Now another great benefactor appeared, who united the ice cream parlor and the soda fountain. Although he has rival claimants, the historians of the industry press the accolade for inventing the ice cream soda upon Robert M. Green, the soft-drink concessionaire at the Franklin Institute Exposition held in Philadelphia in 1874. Among the drinks he had been selling was one concocted of fresh sweet cream, syrup, and carbonated water, but one busy day he ran out of cream. In desperation he bought some vanilla ice cream, intending to melt it, but the customers were so pressing that he used it in its congealed form. Apparently the drinkers uttered glad cries of joy, for Green thereafter made ice cream sodas on purpose , and the recipe spread over the country.

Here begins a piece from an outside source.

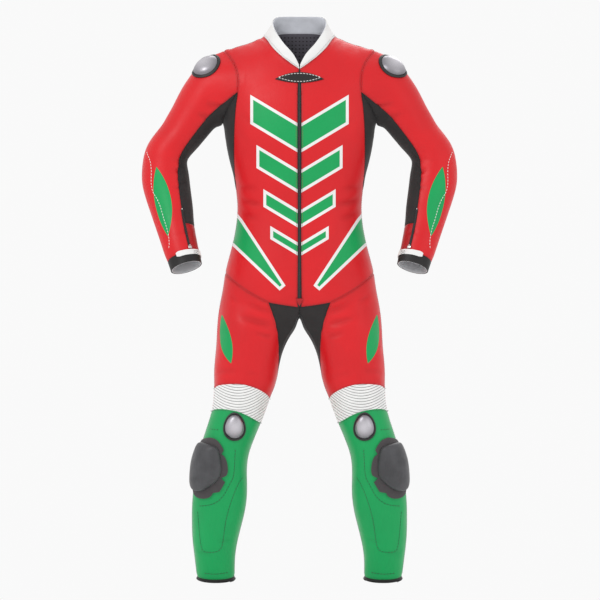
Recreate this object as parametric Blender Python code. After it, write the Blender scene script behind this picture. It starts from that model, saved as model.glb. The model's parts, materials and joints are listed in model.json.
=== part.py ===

By the end of the century, the soda fountain was big business. The four original firms had combined, as was then stylish, into a trust. It was no longer necessary for soda-fountain proprietors to make their own gas, behind the counter or in the cellar, because it could now be purchased in portable steel cylinders. The wall temples began to disappear in favor of the modern counter, with the apparatus hidden inside it, and the great empty space where the old fountain had stood was covered with an ornate looking-glass and clever displays of tumblers—washed nowadays in hot water. Food too was now offered for sale, and in the twenties came mechanical refrigeration. It was a long way from Lavoisier, from the dissenting parson Priestley shaking up the first glass of artificial mineral water with gas acquired at a nearby brewery, from Ben’s thumb, and from that great silent soda fountain in Greenwood Cemetery. But a great thirst had at last been quenched.